Грудь ходила ходуном, но я старалась не дышать вообще. Только слова выплевывала, как пушечные ядра – они ж далеко в море не летят – вот прямо на стол в тарелку и плюхаются. Это я на ложку пальцем наступила, и все забрызгала: салфетку, блузку, стол… А Супрядкин остался чистым, как всегда!

– А Юле все понятно? Ты женат на ней дольше, чем был женат на мне. И вообще ты тут пытаешься меня убедить, что она ничего к Богдану не чувствует? Садик закрылся, товарищи-родители, заберите своего ребенка. Он умеет читать, считать, писать и даже говорить на двух языках. Если бы я не знала, что ты на работе не пьешь, я бы не сомневалась, что ты набрался. Ты бредишь!

– Юля сделает то, что я ей скажу, – огрызнулся Супрядкин. – Спрашивать ее нечего. Она мне не жена, то есть женой я ее никогда не считал. В постели она мне нахрен не сдалась. И вообще мы с ней почти год живем в разных комнатах…

– Зачем же ты врал про собаку тогда? – почти не поверила я в семейные откровения Супрядкина.
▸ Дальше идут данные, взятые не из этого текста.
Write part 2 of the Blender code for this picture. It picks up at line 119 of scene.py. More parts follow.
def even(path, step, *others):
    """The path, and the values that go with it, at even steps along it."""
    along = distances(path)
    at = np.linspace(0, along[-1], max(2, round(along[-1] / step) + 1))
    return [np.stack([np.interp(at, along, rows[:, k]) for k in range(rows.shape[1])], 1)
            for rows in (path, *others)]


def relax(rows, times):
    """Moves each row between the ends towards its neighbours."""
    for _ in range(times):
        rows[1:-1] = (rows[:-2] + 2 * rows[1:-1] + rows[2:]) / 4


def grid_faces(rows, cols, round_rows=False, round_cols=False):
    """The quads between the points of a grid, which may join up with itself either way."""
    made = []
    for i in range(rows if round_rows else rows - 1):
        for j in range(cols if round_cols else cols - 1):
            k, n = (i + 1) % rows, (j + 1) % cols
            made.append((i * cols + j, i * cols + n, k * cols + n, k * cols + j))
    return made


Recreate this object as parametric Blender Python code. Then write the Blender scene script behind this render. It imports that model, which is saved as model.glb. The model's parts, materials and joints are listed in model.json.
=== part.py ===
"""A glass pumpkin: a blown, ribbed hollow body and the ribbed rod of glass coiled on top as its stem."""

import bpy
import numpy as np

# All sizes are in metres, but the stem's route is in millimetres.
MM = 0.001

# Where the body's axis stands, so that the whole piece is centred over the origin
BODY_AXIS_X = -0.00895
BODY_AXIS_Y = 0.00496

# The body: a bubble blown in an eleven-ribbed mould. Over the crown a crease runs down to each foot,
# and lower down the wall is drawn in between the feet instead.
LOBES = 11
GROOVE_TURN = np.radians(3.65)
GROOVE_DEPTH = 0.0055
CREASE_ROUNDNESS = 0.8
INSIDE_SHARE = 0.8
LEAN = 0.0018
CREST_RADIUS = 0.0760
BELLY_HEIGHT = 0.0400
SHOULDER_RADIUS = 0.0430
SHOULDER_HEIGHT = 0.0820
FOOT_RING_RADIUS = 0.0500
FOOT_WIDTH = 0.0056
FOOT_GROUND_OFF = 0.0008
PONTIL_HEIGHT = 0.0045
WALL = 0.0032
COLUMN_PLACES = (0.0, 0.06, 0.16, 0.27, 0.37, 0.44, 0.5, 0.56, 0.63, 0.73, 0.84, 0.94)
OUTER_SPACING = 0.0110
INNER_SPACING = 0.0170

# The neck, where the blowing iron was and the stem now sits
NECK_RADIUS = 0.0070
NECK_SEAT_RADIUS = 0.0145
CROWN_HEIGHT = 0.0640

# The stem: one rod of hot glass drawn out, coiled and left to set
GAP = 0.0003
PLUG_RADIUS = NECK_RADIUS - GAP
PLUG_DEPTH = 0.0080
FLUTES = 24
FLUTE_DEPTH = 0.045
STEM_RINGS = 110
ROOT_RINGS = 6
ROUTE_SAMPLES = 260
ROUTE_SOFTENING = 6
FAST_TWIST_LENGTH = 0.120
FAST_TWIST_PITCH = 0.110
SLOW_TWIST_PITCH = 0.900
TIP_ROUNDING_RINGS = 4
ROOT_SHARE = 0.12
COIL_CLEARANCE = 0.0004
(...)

– Я не врал, – наконец-то покер-фэйс сменился ухмылкой. – Я не хотел обсуждать с тобой Юлю раньше времени.

– А теперь время пришло, так выходит? И что тебя сподвигло на разговор? Отсутствие секса или что-то другое?
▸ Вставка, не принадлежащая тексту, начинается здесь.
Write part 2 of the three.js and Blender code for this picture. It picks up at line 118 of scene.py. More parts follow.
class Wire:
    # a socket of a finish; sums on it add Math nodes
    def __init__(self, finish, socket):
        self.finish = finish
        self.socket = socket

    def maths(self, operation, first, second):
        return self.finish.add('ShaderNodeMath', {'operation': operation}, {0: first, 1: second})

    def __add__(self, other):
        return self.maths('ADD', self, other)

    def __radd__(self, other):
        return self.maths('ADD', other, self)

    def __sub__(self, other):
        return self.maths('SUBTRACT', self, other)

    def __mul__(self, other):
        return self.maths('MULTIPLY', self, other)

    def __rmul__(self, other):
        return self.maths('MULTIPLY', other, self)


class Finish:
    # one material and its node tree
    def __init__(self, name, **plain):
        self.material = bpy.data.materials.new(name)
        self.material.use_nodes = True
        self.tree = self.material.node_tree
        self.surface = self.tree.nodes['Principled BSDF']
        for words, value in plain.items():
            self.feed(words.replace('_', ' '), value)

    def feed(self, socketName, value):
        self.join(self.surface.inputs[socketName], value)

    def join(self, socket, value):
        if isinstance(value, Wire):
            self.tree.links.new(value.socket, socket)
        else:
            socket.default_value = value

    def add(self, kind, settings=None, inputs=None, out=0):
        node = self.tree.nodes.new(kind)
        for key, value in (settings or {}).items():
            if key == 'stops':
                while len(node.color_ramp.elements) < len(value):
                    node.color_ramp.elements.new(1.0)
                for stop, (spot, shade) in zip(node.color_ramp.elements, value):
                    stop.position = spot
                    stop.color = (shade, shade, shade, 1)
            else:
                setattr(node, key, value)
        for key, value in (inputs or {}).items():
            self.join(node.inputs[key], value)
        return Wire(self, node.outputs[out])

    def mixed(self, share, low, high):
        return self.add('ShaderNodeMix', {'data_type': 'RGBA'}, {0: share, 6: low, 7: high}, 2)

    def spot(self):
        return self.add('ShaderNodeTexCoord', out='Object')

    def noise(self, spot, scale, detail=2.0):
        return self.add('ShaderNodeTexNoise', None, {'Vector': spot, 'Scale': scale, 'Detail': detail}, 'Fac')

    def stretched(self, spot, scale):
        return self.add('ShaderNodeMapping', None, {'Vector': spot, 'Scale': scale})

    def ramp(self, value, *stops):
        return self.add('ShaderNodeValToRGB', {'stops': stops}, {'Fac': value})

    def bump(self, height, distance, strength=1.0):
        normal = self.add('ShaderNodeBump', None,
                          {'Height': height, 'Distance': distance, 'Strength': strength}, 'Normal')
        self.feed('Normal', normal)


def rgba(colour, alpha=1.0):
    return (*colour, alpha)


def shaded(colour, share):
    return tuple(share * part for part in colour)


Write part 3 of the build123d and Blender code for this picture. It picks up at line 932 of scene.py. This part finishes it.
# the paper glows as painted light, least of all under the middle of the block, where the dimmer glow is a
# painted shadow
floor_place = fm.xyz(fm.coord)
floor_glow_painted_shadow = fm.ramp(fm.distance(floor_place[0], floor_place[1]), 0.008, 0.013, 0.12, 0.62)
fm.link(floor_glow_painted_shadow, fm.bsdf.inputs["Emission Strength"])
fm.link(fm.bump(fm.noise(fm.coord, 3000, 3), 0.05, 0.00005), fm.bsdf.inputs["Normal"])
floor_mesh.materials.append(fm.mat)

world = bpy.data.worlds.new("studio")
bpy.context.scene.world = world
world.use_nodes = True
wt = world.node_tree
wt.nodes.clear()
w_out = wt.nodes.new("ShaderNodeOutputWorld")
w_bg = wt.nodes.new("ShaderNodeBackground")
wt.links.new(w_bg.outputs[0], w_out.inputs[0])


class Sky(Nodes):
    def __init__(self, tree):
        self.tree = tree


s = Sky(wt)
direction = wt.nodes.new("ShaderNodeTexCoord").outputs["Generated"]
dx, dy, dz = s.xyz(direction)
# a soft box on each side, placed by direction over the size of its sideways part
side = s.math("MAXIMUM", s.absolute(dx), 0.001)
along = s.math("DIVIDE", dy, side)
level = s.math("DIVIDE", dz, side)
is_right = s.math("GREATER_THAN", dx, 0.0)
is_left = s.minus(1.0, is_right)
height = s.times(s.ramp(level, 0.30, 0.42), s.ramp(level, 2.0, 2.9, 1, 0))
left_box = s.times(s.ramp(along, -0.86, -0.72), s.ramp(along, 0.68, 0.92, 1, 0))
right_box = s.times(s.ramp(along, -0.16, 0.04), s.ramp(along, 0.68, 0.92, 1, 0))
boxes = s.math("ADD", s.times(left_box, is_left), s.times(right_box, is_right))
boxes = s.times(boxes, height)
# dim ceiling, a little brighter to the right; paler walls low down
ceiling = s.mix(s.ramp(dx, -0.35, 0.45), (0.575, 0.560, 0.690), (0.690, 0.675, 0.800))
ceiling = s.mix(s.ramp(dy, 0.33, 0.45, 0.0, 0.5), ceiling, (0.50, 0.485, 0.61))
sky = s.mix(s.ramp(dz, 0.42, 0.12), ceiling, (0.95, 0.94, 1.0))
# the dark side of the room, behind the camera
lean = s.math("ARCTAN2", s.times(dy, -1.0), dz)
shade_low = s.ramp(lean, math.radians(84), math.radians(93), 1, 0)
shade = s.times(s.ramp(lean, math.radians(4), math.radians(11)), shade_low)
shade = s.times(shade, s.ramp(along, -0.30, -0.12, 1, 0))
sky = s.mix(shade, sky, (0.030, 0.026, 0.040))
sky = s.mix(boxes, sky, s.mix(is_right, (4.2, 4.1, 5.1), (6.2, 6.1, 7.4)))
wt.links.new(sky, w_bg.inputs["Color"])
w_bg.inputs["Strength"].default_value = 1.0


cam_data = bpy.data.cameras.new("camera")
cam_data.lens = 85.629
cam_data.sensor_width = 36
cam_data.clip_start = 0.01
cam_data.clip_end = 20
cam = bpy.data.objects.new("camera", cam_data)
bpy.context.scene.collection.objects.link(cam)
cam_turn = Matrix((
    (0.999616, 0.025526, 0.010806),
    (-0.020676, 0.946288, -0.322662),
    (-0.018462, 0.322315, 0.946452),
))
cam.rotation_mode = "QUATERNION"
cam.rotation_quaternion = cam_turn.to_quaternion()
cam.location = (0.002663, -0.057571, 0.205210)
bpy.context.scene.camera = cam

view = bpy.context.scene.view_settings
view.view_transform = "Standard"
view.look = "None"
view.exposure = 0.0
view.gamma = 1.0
Лешка снова надел маску – гипсовую. Но она еще оставалась подвижной, не застыла намертво: левый глаз у него дергался. Ну что – не в бровь, а в глаз попала?

– Ты зачем хамишь, Надя?

Вот же мужская непробиваемость!

– Я не хамлю. Я просто не хочу участвовать в устроенном тобой цирке. Пусть Юля сама ко мне придет и скажет, что ей больше не нужен ребенок, в чьем свидетельстве о рождении записано ее имя. Хочешь разводиться, вперед! Богдана не трогай!

– Он мой сын. И твой.

– И Юлин! – перебила я. – Леша, ты вообще со стороны на себя посмотри. Ты ку-ку, да? Богдан уже не эмбрион, он живой человек. А ты решил его, как какую-то недвижимость, отобрать у женщины, которую он считает матерью, и передать непонятно кому… Ну да, матери его сестры, которую он последний раз видел, кажется, пять минут на дне рождения в боулинге. Пазл сошелся или еще нет? Картинку видишь, Алексей Михайлович?